Опубликовано 11 янв. 2022 г.Обновлено 15 мая 2024 г.2 мин на чтение

1. Which cryptos are supported for flexible-term loans?

We support over 10 cryptos such as BTC/ETH/USDT in flexible-term loans. You can refer to our crypto list.

2. What’s the difference between flexible-term loans and fixed-term loans?

(1) Cryptos supported: Fixed-term loans only support BTC and USDT, while flexible-term loans support over 10 cryptos.

(2) Interest calculation rules: Fixed-term loans accrue interest every daily on a fixed rate; flexible-term loans accrue and update interest every hour. It will take around 5 minutes to finish recording interest. Any loans that are taken during this period will be recorded as well.

(3) Repayment rules: Fixed-term loans shall be repaid on time, and penalty applies for early repayments. Flexible-term loans can be repaid at any time, and no other fees are incurred for repayment.

3. How’s the loan interest calculated?

Flexible-term loans generate interest every hour. Hourly interest equals the sum of principal borrowed and interest accrued multiplied by current interest rate

4. How should I pay the loan interest after a successful borrowing?

You can pay both the interest and principal at once upon repayment. You can also choose to pay interest first, and then the principal.

5. How to repay?

Find out the flexible loan order and select “Repay”. We support partial and full repayments.

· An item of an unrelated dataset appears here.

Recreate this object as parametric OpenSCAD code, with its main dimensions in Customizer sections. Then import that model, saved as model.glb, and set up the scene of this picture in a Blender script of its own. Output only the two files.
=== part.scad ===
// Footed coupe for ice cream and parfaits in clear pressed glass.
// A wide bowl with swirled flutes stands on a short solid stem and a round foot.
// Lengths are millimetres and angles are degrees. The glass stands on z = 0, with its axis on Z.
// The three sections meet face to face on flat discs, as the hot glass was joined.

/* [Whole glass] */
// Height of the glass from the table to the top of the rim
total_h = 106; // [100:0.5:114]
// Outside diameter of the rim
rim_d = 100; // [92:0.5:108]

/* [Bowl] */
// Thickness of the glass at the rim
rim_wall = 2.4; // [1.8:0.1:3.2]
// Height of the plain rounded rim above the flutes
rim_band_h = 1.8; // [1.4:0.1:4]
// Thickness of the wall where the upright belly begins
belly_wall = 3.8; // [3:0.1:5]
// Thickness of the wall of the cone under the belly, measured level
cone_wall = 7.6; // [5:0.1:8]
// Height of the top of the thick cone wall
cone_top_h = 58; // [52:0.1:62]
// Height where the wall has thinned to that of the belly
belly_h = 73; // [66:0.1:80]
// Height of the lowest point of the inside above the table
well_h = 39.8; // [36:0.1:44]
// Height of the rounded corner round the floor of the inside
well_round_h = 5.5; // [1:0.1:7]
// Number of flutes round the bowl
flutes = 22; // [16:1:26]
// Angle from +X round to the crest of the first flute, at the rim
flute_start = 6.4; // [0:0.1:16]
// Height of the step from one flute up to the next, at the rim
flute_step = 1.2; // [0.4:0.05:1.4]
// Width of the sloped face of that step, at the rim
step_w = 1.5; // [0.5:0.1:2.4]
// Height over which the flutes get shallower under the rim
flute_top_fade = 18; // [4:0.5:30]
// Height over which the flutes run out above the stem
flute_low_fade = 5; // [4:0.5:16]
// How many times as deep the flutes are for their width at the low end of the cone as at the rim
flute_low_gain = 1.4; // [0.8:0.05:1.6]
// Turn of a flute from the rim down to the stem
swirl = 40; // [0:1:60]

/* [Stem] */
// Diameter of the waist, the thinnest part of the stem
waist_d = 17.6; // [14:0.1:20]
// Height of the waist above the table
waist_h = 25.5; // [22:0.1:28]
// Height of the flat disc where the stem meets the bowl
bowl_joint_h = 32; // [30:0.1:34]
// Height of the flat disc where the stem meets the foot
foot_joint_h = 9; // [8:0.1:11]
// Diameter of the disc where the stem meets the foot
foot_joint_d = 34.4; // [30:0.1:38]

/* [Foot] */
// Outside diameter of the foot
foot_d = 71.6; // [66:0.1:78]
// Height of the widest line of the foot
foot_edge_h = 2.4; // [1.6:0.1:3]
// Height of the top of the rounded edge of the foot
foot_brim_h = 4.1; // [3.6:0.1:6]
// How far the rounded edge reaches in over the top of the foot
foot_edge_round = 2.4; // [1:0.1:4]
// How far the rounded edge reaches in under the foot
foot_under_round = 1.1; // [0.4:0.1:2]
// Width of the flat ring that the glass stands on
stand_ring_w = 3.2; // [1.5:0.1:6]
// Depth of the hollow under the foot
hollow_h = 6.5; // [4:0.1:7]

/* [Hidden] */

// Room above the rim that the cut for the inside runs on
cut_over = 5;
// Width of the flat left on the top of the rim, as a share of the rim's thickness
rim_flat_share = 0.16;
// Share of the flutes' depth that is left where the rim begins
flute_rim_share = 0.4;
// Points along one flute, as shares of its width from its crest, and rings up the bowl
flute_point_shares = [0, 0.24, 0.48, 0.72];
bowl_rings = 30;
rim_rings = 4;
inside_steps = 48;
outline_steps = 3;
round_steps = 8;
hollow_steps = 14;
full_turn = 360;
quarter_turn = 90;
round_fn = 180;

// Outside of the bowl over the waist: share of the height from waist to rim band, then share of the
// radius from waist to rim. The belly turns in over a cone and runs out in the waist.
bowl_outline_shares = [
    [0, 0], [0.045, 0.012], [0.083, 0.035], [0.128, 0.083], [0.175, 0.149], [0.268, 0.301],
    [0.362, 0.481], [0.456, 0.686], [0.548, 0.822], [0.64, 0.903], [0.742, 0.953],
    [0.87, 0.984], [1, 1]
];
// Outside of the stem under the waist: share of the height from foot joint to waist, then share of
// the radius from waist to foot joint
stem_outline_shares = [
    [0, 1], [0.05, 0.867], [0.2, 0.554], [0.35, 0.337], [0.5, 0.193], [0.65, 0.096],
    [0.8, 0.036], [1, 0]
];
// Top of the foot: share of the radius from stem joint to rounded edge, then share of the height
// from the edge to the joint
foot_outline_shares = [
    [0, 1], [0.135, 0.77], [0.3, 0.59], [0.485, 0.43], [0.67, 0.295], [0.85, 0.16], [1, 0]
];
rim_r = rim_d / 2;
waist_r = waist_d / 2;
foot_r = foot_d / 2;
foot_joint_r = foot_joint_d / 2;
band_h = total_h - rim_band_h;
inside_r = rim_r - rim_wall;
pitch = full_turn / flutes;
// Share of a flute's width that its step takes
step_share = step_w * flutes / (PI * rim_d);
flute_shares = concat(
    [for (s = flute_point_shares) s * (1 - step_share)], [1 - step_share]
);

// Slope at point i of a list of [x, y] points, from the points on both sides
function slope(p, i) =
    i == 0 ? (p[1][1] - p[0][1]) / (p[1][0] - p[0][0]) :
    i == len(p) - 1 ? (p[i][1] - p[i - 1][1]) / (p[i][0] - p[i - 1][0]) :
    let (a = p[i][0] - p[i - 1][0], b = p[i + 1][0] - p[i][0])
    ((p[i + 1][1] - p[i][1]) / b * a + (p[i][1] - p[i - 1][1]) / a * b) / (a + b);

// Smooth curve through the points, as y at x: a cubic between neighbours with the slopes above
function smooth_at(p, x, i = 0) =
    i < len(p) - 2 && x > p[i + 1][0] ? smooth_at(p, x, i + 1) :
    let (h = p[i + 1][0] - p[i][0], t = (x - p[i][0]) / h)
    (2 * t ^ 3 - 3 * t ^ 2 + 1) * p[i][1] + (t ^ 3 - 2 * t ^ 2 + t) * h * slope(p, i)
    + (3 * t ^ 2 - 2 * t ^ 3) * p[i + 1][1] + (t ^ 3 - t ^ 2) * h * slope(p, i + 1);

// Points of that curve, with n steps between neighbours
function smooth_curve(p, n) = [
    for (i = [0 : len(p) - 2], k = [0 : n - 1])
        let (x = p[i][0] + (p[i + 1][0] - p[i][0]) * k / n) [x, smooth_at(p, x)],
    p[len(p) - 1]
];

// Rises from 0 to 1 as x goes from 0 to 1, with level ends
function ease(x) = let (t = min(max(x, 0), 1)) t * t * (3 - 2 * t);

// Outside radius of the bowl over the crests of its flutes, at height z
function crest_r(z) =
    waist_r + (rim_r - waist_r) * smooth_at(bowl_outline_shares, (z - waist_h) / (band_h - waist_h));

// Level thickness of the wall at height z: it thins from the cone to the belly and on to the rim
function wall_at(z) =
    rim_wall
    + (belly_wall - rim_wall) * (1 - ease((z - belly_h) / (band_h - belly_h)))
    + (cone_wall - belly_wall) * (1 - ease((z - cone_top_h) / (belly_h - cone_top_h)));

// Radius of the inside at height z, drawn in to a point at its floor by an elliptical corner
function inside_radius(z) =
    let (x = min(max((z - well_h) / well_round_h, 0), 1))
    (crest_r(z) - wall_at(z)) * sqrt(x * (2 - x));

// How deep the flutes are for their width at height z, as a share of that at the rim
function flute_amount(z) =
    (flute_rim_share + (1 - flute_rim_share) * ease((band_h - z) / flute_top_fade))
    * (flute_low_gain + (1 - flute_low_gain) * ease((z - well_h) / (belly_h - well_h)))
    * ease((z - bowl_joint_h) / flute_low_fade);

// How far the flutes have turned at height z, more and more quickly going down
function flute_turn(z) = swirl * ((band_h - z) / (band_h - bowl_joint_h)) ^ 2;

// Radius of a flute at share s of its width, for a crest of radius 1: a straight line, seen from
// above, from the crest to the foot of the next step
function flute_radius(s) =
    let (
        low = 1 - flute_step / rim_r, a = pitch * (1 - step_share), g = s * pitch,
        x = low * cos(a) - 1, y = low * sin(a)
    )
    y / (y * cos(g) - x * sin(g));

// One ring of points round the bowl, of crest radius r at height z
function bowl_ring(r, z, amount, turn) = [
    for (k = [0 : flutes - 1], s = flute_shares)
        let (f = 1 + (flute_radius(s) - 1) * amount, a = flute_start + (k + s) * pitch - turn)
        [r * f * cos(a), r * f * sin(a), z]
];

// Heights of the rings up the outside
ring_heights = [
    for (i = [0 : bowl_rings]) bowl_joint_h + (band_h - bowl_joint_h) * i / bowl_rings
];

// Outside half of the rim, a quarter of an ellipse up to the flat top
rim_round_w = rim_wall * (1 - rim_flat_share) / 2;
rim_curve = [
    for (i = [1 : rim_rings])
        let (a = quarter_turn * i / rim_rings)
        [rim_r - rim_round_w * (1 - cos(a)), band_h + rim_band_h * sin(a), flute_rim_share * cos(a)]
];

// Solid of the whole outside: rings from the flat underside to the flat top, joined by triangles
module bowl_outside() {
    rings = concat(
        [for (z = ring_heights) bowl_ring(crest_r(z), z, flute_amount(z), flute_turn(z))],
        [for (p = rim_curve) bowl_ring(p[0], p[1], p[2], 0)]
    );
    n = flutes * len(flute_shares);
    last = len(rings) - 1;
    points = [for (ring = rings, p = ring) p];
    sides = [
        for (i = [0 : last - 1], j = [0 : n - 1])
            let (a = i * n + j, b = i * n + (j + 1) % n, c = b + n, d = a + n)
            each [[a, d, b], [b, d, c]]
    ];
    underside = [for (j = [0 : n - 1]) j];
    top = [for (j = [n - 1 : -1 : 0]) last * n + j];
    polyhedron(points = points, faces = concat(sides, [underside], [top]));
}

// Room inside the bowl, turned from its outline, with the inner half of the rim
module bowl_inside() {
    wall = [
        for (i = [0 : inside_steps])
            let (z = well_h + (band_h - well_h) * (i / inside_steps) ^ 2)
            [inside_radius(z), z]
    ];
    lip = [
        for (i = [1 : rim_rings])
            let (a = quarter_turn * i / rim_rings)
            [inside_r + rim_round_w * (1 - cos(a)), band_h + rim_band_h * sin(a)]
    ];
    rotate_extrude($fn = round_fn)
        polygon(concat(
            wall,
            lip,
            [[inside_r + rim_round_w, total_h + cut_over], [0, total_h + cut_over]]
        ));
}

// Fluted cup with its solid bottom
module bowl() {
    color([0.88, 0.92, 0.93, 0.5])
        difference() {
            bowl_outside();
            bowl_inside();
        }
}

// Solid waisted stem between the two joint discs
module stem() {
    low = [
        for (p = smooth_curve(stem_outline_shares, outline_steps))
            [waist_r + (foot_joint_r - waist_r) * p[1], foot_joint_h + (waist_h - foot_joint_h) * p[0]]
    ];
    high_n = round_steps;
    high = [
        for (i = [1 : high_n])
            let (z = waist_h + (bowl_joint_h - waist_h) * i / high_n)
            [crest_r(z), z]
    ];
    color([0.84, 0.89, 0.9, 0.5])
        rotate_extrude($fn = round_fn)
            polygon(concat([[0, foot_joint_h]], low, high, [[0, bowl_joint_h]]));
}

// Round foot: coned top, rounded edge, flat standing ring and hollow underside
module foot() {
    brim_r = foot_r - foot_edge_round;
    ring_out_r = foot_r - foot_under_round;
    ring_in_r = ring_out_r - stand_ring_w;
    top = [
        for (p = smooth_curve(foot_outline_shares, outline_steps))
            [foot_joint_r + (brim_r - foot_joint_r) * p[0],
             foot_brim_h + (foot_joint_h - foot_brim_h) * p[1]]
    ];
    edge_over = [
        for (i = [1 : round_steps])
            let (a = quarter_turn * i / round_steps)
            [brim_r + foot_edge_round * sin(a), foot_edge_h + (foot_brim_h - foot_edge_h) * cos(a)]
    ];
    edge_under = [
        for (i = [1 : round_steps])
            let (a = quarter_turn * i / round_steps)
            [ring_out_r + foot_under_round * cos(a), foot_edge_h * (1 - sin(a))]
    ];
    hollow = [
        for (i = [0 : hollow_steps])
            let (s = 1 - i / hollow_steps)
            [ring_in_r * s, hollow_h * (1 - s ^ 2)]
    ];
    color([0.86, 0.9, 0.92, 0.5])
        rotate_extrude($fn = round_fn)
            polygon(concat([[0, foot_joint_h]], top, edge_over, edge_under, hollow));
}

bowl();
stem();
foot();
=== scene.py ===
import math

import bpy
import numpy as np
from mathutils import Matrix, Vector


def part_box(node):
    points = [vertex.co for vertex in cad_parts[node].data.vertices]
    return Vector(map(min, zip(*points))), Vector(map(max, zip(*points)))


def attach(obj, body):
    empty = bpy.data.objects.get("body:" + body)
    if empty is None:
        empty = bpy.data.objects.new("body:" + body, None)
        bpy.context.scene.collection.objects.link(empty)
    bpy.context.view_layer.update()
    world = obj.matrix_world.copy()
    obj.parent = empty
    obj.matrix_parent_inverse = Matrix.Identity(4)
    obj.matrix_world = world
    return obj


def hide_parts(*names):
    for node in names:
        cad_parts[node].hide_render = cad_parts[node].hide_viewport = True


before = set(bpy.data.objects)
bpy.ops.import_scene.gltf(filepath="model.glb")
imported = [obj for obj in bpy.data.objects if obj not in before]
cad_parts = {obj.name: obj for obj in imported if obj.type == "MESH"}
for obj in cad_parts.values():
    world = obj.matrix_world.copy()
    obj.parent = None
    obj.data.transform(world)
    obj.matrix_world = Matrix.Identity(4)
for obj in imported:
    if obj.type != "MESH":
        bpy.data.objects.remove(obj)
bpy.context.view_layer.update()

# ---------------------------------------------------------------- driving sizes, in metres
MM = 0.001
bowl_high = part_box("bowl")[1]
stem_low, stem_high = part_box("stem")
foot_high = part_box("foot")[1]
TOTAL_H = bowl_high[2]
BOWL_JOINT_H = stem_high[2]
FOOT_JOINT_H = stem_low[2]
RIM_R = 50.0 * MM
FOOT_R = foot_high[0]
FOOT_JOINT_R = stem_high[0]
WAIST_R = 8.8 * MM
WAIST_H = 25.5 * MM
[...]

6. How’s the liquidation price determined?

It’s determined by the index price to avoid liquidations caused by significant price deviations in a certain exchange.

7. Will I have funds remaining after liquidation?

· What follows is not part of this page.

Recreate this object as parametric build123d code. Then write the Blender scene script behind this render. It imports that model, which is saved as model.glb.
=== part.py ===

As the liquidation trigger points of flexible-term loans are relatively high, you won’t have remaining funds will be after liquidation. Any remaining funds will be injected into the insurance funds to cover the possible bankruptcy loss.

8. What should I do if a bankruptcy loss is caused by forced liquidation due to the sharp price fluctuation of collaterals?

Due to severe price fluctuations, if the system can’t liquidate a position or you can’t repay the borrowed asset and related interest after the forced liquidation, the system will use the insurance funds to cover the bankruptcy loss. If there isn’t enough insurance funds to cover the loss, OKX will reserve the right to claim compensation from you.